Todo mundo tem segredos. Ou pelos menos as pessoas interessantes.
Nada mais chato que alguém mapeado, retilíneo, constante, bonzinho, doce, amável. Para mim, só vale a pena quem tem um cadáver no armário, uma sombra perigosa,
um poço fundo. Pessoas simplórias são como muitos dias de sol seguidos:
agradáveis e infinitamente entediantes.
É a falta de obviedade desperta a curiosidade.
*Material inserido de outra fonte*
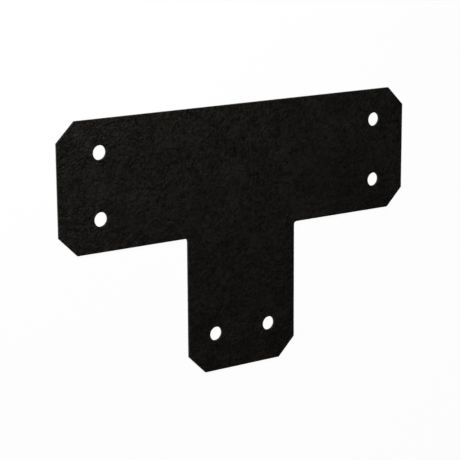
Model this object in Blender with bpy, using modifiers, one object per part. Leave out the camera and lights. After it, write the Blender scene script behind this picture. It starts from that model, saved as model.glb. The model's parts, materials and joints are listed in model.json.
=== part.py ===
"""T-shaped plate bracket, punched from flat sheet steel. Metres, +Z up.

The back face lies on z = 0. The origin is where the bar's and the stem's centre lines cross.
The bar runs along X and the stem runs from it towards -Y.
"""
import math

import bmesh
import bpy
from mathutils import Vector

# Outline of the blank
BAR_LENGTH = 0.4064  # 16 in from end to end
BAR_WIDTH = 0.127  # 5 in
STEM_WIDTH = 0.127  # 5 in
STEM_DROP = 0.1397  # 5 1/2 in from the bar's lower edge to the foot
CORNER_CUT = 0.01905  # 3/4 in off each outer corner, at 45 degrees
INNER_RADIUS = 0.003175  # 1/8 in, where the stem meets the bar
VERTEX_RADIUS = 0.0008  # 1/32 in, where a cut meets a straight edge

# Sheet
THICKNESS = 0.002657  # 12 gauge
EDGE_RADIUS = 0.0003  # both faces' edges, holes included

# Screw holes, in pairs
HOLE_DIAMETER = 0.0142875  # 9/16 in
END_GAUGE = 0.0635  # 2 1/2 in between the holes at each end of the bar
FOOT_GAUGE = 0.0635  # 2 1/2 in between the holes at the foot
LEFT_SETBACK = 0.04445  # 1 3/4 in from the bar's left end
RIGHT_SETBACK = 0.0381  # 1 1/2 in from the bar's right end
FOOT_SETBACK = 0.0381  # 1 1/2 in up from the foot

# Fineness of the round work
ARC_STEP = math.radians(11.25)
HOLE_SIDES = 48
EDGE_SEGMENTS = 2
PUNCH_OVERRUN = 0.002  # how far a punch passes each face
FLAT_ANGLE = math.radians(0.5)  # below this, neighbouring facets lie in one plane
WELD_DISTANCE = 0.000001

BLACK_COAT = (0.012, 0.0115, 0.0105, 1.0)


def new_collection(name):
    """A collection linked to the scene."""
    collection = bpy.data.collections.new(name)
    bpy.context.scene.collection.children.link(collection)
    return collection


def powder_coat():
    """Black textured powder coat over steel."""
    material = bpy.data.materials.new("black_powder_coat")
    material.use_nodes = True
    shader = material.node_tree.nodes["Principled BSDF"]
    shader.inputs["Base Color"].default_value = BLACK_COAT
    shader.inputs["Roughness"].default_value = 0.6
    shader.inputs["Metallic"].default_value = 0.0
    return material


def blank_corners():
    """The T's corners in order, anticlockwise, each with the radius that rounds it."""
    bar_x = BAR_LENGTH / 2
    bar_y = BAR_WIDTH / 2
    stem_x = STEM_WIDTH / 2
    foot_y = -bar_y - STEM_DROP
    cut = CORNER_CUT
    right_half = [
        (stem_x - cut, foot_y, VERTEX_RADIUS),
        (stem_x, foot_y + cut, VERTEX_RADIUS),
        (stem_x, -bar_y, INNER_RADIUS),
        (bar_x - cut, -bar_y, VERTEX_RADIUS),
        (bar_x, -bar_y + cut, VERTEX_RADIUS),
        (bar_x, bar_y - cut, VERTEX_RADIUS),
        (bar_x - cut, bar_y, VERTEX_RADIUS),
    ]
    left_half = [(-x, y, radius) for x, y, radius in reversed(right_half)]
    return right_half + left_half


def round_corner(before, corner, after, radius):
    """Points of the arc that is tangent to both edges at a corner."""
    to_before = (before - corner).normalized()
    to_after = (after - corner).normalized()
    half_angle = to_before.angle(to_after) / 2
    centre = corner + (to_before + to_after).normalized() * radius / math.sin(half_angle)
    start = corner + to_before * radius / math.tan(half_angle) - centre
    end = corner + to_after * radius / math.tan(half_angle) - centre
    turn = start.angle_signed(end)
    steps = max(2, math.ceil(abs(turn) / ARC_STEP))
    points = []
    for step in range(steps + 1):
        angle = math.atan2(start.y, start.x) - turn * step / steps
        points.append(centre + Vector((math.cos(angle), math.sin(angle))) * radius)
    return points


def blank_outline():
    """The whole outline, with every corner rounded."""
    corners = blank_corners()
    places = [Vector((x, y)) for x, y, radius in corners]
    outline = []
    for index, (x, y, radius) in enumerate(corners):
        following = places[(index + 1) % len(places)]
        outline += round_corner(places[index - 1], places[index], following, radius)
    return outline


def hole_centres():
    """Centres of the six screw holes: two at each end of the bar and two at the foot."""
    left_x = -BAR_LENGTH / 2 + LEFT_SETBACK
    right_x = BAR_LENGTH / 2 - RIGHT_SETBACK
    foot_y = -BAR_WIDTH / 2 - STEM_DROP + FOOT_SETBACK
    centres = []
    for side in (1, -1):
        centres.append((left_x, side * END_GAUGE / 2))
        centres.append((right_x, side * END_GAUGE / 2))
        centres.append((side * FOOT_GAUGE / 2, foot_y))
    return centres


def cut_blank(collection):
    """The T as a flat sheet, still without holes."""
    outline = blank_outline()
    curve = bpy.data.curves.new("t_outline", "CURVE")
    curve.dimensions = "2D"
    curve.fill_mode = "BOTH"
    curve.extrude = THICKNESS / 2
    spline = curve.splines.new("POLY")
    spline.points.add(len(outline) - 1)
    for point, place in zip(spline.points, outline):
        point.co = (place.x, place.y, 0.0, 1.0)
    spline.use_cyclic_u = True

    sketch = bpy.data.objects.new("t_outline", curve)
    sketch.location.z = THICKNESS / 2
    collection.objects.link(sketch)
    depsgraph = bpy.context.evaluated_depsgraph_get()
    mesh = bpy.data.meshes.new_from_object(sketch.evaluated_get(depsgraph))
    mesh.name = "t_plate"
    weld_caps(mesh)
    plate = bpy.data.objects.new("t_plate", mesh)
    plate.matrix_world = sketch.matrix_world
    collection.objects.link(plate)
    bpy.data.objects.remove(sketch)
    return plate


def weld_caps(mesh):
    """Join the two faces of an extruded outline to its walls, each face as one polygon."""
    body = bmesh.new()
    body.from_mesh(mesh)
    bmesh.ops.remove_doubles(body, verts=body.verts, dist=WELD_DISTANCE)
    bmesh.ops.recalc_face_normals(body, faces=body.faces)
    bmesh.ops.dissolve_limit(body, angle_limit=FLAT_ANGLE, verts=body.verts, edges=body.edges)
    body.to_mesh(mesh)
    body.free()


def add_punches(collection):
    """One round punch through the sheet at each screw hole."""
    mesh = bpy.data.meshes.new("hole_punch")
    body = bmesh.new()
    bmesh.ops.create_cone(
        body,
        cap_ends=True,
        segments=HOLE_SIDES,
        radius1=HOLE_DIAMETER / 2,
        radius2=HOLE_DIAMETER / 2,
        depth=THICKNESS + 2 * PUNCH_OVERRUN,
    )
    body.to_mesh(mesh)
    body.free()
    for number, (x, y) in enumerate(hole_centres(), start=1):
        punch = bpy.data.objects.new(f"hole_punch_{number}", mesh)
        punch.location = (x, y, THICKNESS / 2)
        punch.hide_render = True
        punch.display_type = "WIRE"
        collection.objects.link(punch)


def punch_holes(plate, punches):
    """Take every punch in the collection out of the plate."""
    holes = plate.modifiers.new("holes", "BOOLEAN")
    holes.operation = "DIFFERENCE"
    holes.operand_type = "COLLECTION"
    holes.collection = punches
    holes.solver = "EXACT"


def ease_edges(plate):
    """Round the edge between each face and the walls, and leave the walls' own corners.

    The clamp and the slide both follow the seams inside a face, which would thin the rounding.
    """
    easing = plate.modifiers.new("eased_edges", "BEVEL")
    easing.width = EDGE_RADIUS
    easing.segments = EDGE_SEGMENTS
    easing.use_clamp_overlap = False
    easing.loop_slide = False
    easing.limit_method = "ANGLE"
    easing.angle_limit = math.radians(60)


def shade_round_walls(plate):
    """Smooth shading on the holes and fillets, with crisp edges elsewhere."""
    plate.data.shade_smooth()
    plate.data.set_sharp_from_angle(angle=math.radians(30))


def build():
    """Make the plate, with its punches in a collection of their own."""
    for leftover in list(bpy.data.objects):
        bpy.data.objects.remove(leftover)
    plate = cut_blank(new_collection("t_plate_bracket"))
    punches = new_collection("punches")
    add_punches(punches)
    punch_holes(plate, punches)
    ease_edges(plate)
    shade_round_walls(plate)
    plate.data.materials.clear()
    plate.data.materials.append(powder_coat())


build()
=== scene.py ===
"""Looks of the T plate bracket: steel in wrinkled black powder coat, lying face up on a pale floor."""
import json
import math

import bmesh
import bpy
import numpy as np
from mathutils import Matrix, Vector
from mathutils.geometry import area_tri, delaunay_2d_cdt


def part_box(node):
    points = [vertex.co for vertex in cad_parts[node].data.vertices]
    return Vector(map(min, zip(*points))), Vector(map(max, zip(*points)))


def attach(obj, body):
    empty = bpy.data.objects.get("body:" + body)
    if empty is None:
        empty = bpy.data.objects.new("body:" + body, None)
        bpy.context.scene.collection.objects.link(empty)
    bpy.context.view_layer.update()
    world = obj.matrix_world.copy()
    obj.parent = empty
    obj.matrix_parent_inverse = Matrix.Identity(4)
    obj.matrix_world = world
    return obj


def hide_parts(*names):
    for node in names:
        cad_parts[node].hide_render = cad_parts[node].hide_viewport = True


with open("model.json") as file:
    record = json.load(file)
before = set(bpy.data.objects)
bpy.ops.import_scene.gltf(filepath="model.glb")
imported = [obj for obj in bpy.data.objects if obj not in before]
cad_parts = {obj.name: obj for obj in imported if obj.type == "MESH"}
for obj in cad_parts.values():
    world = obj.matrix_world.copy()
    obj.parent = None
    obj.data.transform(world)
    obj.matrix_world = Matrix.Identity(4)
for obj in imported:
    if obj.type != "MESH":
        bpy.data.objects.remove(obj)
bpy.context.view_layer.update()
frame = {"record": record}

MM = 0.001
IN = 0.0254

# The plate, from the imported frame
PLATE_LOW, PLATE_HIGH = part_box("t_plate")
BAR_LENGTH = PLATE_HIGH.x - PLATE_LOW.x
THICKNESS = PLATE_HIGH.z - PLATE_LOW.z
BAR_TOP = PLATE_HIGH.y
FOOT = PLATE_LOW.y
HOLE_BOXES = [opening["box_m"] for opening in frame["record"]["physics"]["openings"]]

# The plate's sizes that the frame doesn't state
STRAP_WIDTH = 5.0 * IN
CORNER_CUT = 0.75 * IN
INNER_RADIUS = 0.125 * IN
VERTEX_RADIUS = 0.8 * MM
EDGE_RADIUS = 0.3 * MM
HOLE_RADIUS = 9 / 16 * IN / 2

# Fineness of the coated plate's mesh
FRONT_SPACING = 1.15 * MM
BACK_SPACING = 2.0 * MM
RIM_STEP = 1.15 * MM
ARC_STEP = math.radians(15)
FEWEST_ARC_STEPS = 3
EDGE_STEPS = 3
WALL_STEPS = 2
RIM_MARGIN = 0.55  # gap between a rim and the face's first points, as a share of their spacing
WELD_DISTANCE = 1e-9

# Triangles between points of one straight edge are flatter than this, and lie outside the steel
SLIVER_HEIGHT = 0.001 * MM

# The coat narrows the holes, and wrinkles less round the rims than over the faces
COAT_BUILD = 0.12 * MM
HOLE_EDGE_RADIUS = 0.15 * MM
RIM_GIVE = 0.35
FACE_GIVE = 1.0

# Wrinkles pressed into the mesh: crests over softer lumps
WRINKLE_DEPTH = 0.22 * MM
WRINKLE_SIZE = 3.6 * MM
WRINKLE_SEED = 3.0
WRINKLE_DETAIL = 1.5
WRINKLE_DISTORTION = 0.9
CREST_SHARPNESS = 4.0
CREST_SHARE = 0.6
LUMP_SHARE = 0.4
VALLEY_LEVEL = 0.35
CREST_LEVEL = 0.85

# Finer relief that is only in the material
LUMP_SIZE = 5.5 * MM
LUMP_DEPTH = 1.3 * MM
CREASE_SIZE = 3.4 * MM
CREASE_DEPTH = 0.3 * MM
CREASE_SHARPNESS = 8.0
GRAIN_SIZE = 1.3 * MM
GRAIN_DEPTH = 0.24 * MM

# Mottling of the coat's tone and gloss, with painted shade from the crease pattern: the tone is darker
# between the crease crests and lighter on them
PATCH_SIZE = 36 * MM
PATCH_SHARE = 2.6
FLECK_SIZE = 6 * MM
FLECK_SHARE = 5.0
NOISE_MIDDLE = 0.5
# painted shade: how strongly the crease pattern darkens the tone between its crests and lightens it on them
CREASE_SHADE_MIDDLE = 0.4
CREASE_SHADE_SHARE = 1.6
MOTTLE_MIDDLE = 0.37
MOTTLE_SKEW = 2.7
ROUGH_LOW = 0.55
ROUGH_HIGH = 0.61
COAT_SPECULAR = 0.18
COAT_DARK = (0.0018, 0.0012, 0.0001, 1.0)
COAT_LIGHT = (0.0106, 0.0095, 0.0073, 1.0)

# Floor, in metres
FLOOR_REACH = 6.0
FLOOR_BEND = 0.8
FLOOR_RISE = 1.0
FLOOR_BEND_STEPS = 12
FLOOR_TURN_STEPS = 64
FLOOR_GAP = 0.0001
FLOOR_WELD = 0.0001
FLOOR_COLOUR = (0.95, 0.95, 0.95, 1.0)
FLOOR_WHITE_SHARE = 0.96  # the rest takes the plate's shadow

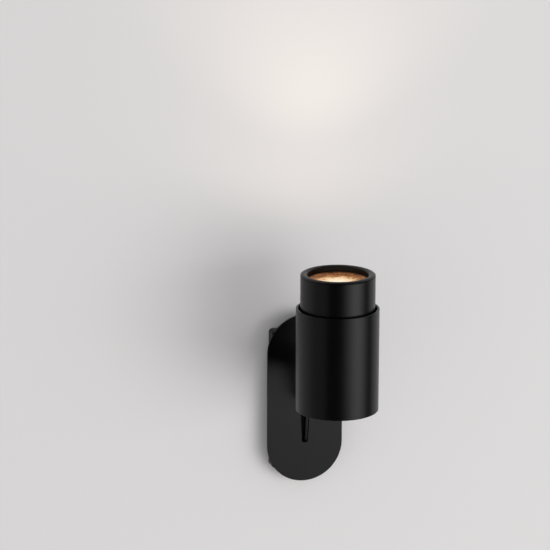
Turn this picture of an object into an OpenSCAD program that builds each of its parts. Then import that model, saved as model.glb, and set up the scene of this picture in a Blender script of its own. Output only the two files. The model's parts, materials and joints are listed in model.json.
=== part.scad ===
// Pivoting spotlight wall light, in millimetres.
// The origin is the middle of the wall bracket's back face, on the wall.
// Z points up along the wall, and the light stands out of the wall towards -Y.
// "Out" means the distance of something from the wall, so a place 12 mm out lies at y = -12.

/* [Wall plate] */
// Width of the pill-shaped plate
plate_w = 65.5; // [60:0.5:90]
// Height of the plate
plate_h = 145; // [140:1:200]
// Thickness of the plate
plate_t = 2; // [1.5:0.5:3]

/* [Housing behind the plate] */
// Width of the housing
housing_w = 56.5; // [50:0.5:58]
// Height of the housing
housing_h = 119; // [116:1:124]
// Distance from the wall to the back of the plate
housing_d = 10; // [10:0.5:20]
// Sheet thickness of the housing
sheet_t = 1.2; // [1:0.1:1.5]

/* [Wall bracket] */
// Gap between the bracket and each side of the housing
bracket_side_gap = 4; // [3:0.5:4.5]
// Thickness of the bracket strap
bracket_t = 1.5; // [1:0.5:2]
// Distance from the housing's end to the nearest wall screw
fixing_inset = 11.5; // [10.5:0.5:14]
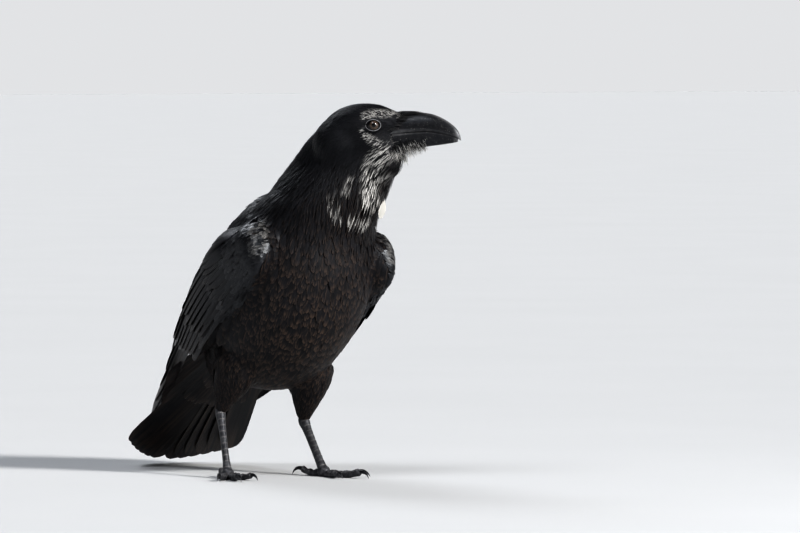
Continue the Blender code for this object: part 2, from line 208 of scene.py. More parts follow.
class Signal:
    """A shader socket that takes part in Python arithmetic."""

    def __init__(self, dye: "Dye", socket: bpy.types.NodeSocket) -> None:
        """Keeps the socket and the material that it belongs to."""
        self.dye = dye
        self.socket = socket

    def maths(self, operation: str, *operands: "Signal | float") -> "Signal":
        """A Math node's result from this and other values, in the order given."""
        return self.dye.node("Math", dict(enumerate(operands)), operation=operation)

    def __add__(self, other: "Signal | float") -> "Signal":
        """This plus a value."""
        return self.maths("ADD", self, other)

    __radd__ = __add__

    def __sub__(self, other: "Signal | float") -> "Signal":
        """This less a value."""
        return self.maths("SUBTRACT", self, other)

    def __rsub__(self, other: float) -> "Signal":
        """A number less this."""
        return self.maths("SUBTRACT", other, self)

    def __mul__(self, other: "Signal | float") -> "Signal":
        """This times a value."""
        return self.maths("MULTIPLY", self, other)

    __rmul__ = __mul__

    def __abs__(self) -> "Signal":
        """This without its sign."""
        return self.maths("ABSOLUTE", self)

    def sine(self) -> "Signal":
        """The sine of this."""
        return self.maths("SINE", self)

    def between(self, low: float, high: float) -> "Signal":
        """A smooth step from zero at low to one at high."""
        return self.dye.node("MapRange", {0: self, 1: low, 2: high}, interpolation_type="SMOOTHSTEP")

    def greater(self, other: "Signal | float") -> "Signal":
        """The greater of this and a value."""
        return self.maths("MAXIMUM", self, other)


Colour = Triple  # linear red, green and blue


class Dye:
    """A material or the surroundings in the making: one shader, and the nodes that vary it."""

    def __init__(self, name: str, constants: dict[str, object], world: bool = False) -> None:
        """Makes it and sets the sockets that are the same all over.

        Args:
            name: Its name.
            constants: Values by the shader's sockets.
            world: Whether it is for the surroundings.
        """
        self.owner = (bpy.data.worlds if world else bpy.data.materials).new(name)
        self.owner.use_nodes = True
        self.tree = self.owner.node_tree
        self.shader = self.tree.nodes["Background" if world else "Principled BSDF"]
        for socket, value in constants.items():
            self.feed(self.shader.inputs[socket], value)

    def feed(self, socket: bpy.types.NodeSocket, value: object) -> None:
        """Links a signal to a socket, or sets its value.

        Args:
            socket: The socket.
            value: A signal, colour or number.
        """
        if isinstance(value, Signal):
            self.tree.links.new(value.socket, socket)
        elif isinstance(value, tuple) and socket.type == "RGBA":
            socket.default_value = (*value, 1)
        else:
            socket.default_value = value

    def node(self, kind: str, inputs: dict[int | str, object], output: int | str = 0, **settings: str) -> Signal:
        """Adds a shader node.

        Args:
            kind: Its type.
            inputs: Signals or values by socket.
            output: The socket that is read.
            settings: Its properties.

        Returns:
            What that socket gives.
        """
        made = self.tree.nodes.new(f"ShaderNode{kind}")
        for key, value in settings.items():
            setattr(made, key, value)
        for key, value in inputs.items():
            self.feed(made.inputs[key], value)
        return Signal(self, made.outputs[output])

    def attribute(self, name: str) -> Signal:
        """A number that the mesh carries at its vertices."""
        return self.node("Attribute", {}, "Fac", attribute_name=name)

    def vane(self) -> tuple[Signal, Signal]:
        """The place on a feather: across from -1 to 1, and along from root to tip."""
        across = self.node("SeparateXYZ", {0: self.node("UVMap", {}, uv_map="Vane")})
        return across * 2 - 1, Signal(self, across.socket.node.outputs[1])

    def noise(self, scale: float, detail: float = 3, stretch: Colour = (1, 1, 1)) -> Signal:
        """Noise through the object, about 0.5, with a size of 1 / scale metres."""
        place = self.node("Mapping", {"Vector": self.node("TexCoord", {}, "Object"), "Scale": Vector(stretch)})
        return self.node("TexNoise", {"Vector": place, "Scale": scale, "Detail": detail})

    def streaks(self, across: Signal, along: Signal, seed: Signal) -> Signal:
        """Noise on a feather's own map, about 0.5, different on every feather."""
        place = self.node("CombineXYZ", {0: across, 1: along, 2: seed})
        return self.node("TexNoise", {"Vector": place, "Scale": 1, "Detail": 3})

    def blend(self, first: "Signal | Colour", second: "Signal | Colour", factor: Signal) -> Signal:
        """A colour between two."""
        return self.node("Mix", {0: factor, 6: first, 7: second}, 2, data_type="RGBA")

    def bump(self, height: Signal, distance: float) -> None:
        """Raises the surface by height times a distance in metres."""
        self.feed(self.shader.inputs["Normal"], self.node("Bump", {"Height": height, "Distance": distance}))

    def colour(self, value: "Signal | Colour") -> None:
        """Sets the base colour."""
        self.feed(self.shader.inputs["Base Color"], value)

    def roughness(self, value: "Signal | float") -> None:
        """Sets the roughness."""
        self.feed(self.shader.inputs["Roughness"], value)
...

Não é à toa que os mitos nascem da dualidade,
da pouca incidência de clareza sobre sua personalidade:
ninguém fica embasbacado pela simplicidade do seu Zé da quitanda
(no máximo, enternecido). Somos fascinados pelo que não entendemos,
amamos o desconhecido - por isso mergulha-se à noite, escala-se o Himalaia,
come-se fora de casa, trai-se.
É só quando ultrapassamos a barreira do familiar, do seguro,
que nos tornamos verdadeiramente pessoas. Menos ingênuas, é certo, mas completas.
Ter segredos é viver intensamente,
é a prova de que a realidade é muito mais do que nossos forçados sorrisos de bom dia,
o escritório claustrofóbico, o saldo negativo.
Ter segredos é ter coragem de arcar com o peso de ser único.
Porque quem não se arrisca, não faz besteira, não vive:
apenas gasta o tempo que deveria ser aproveitado apaixonadamente.
Apenas caminha sobre os dias rumo à morte.